2. Make sure that all dish surfaces to be cleaned are facing towards the center of the dishwasher.
3. Larger and more heavily soiled items should go in the bottom rack. If they are badly soiled (and if you have a two spray-arm washer, where the top shelf has its own spray arm) you can put them face down so that they get the full force of the sprayer. [And if your dishwasher doesn’t have a separate spray-arm for the top shelf, it’s time to get a new dishwasher.]
4. Glasses and smaller items should go on the top shelf, face down. Glasses should be between the tines (rods) that stick up, not over them.
5. Silverware and smaller serving utensils should go in the utensil basket pointing up.
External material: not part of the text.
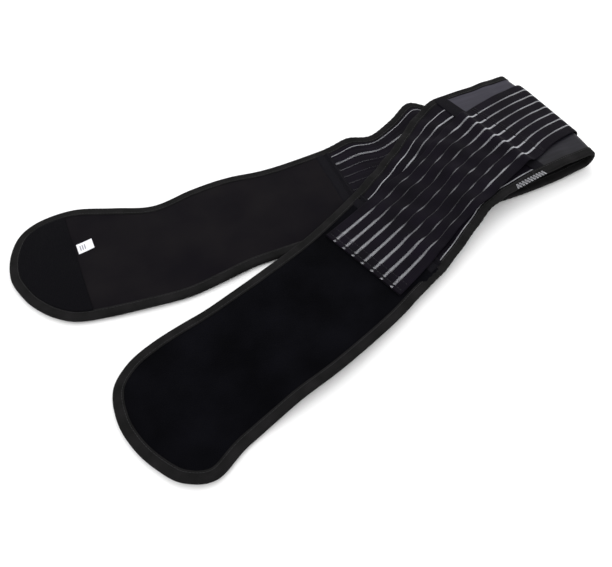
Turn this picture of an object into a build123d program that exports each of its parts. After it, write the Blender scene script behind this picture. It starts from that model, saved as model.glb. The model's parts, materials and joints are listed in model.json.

Sharp knives should go in pointing down (and good sharp knives shouldn’t go in the dishwasher at all). Be careful to mix it up with your forks and spoons and knives, so that the forks can’t next with each other, and the spoons can’t, well, spoon.
6. Plastic items should only go on the top shelf if you are going to use your dishwasher’s dryer setting, as that setting usually involves a hot coil at the bottom of the dishwasher.
Everything else after that is a matter of preference. We actually like Ms. Stewart’s suggestion to stagger small plates with large ones, and we already were putting our small bowls in the top shelf “at attention” as Ms. Ray suggestions.
So there you have it – how to load the dishwasher, courtesy of the Internet. However convincing your spouse that your way is the right way is up to you.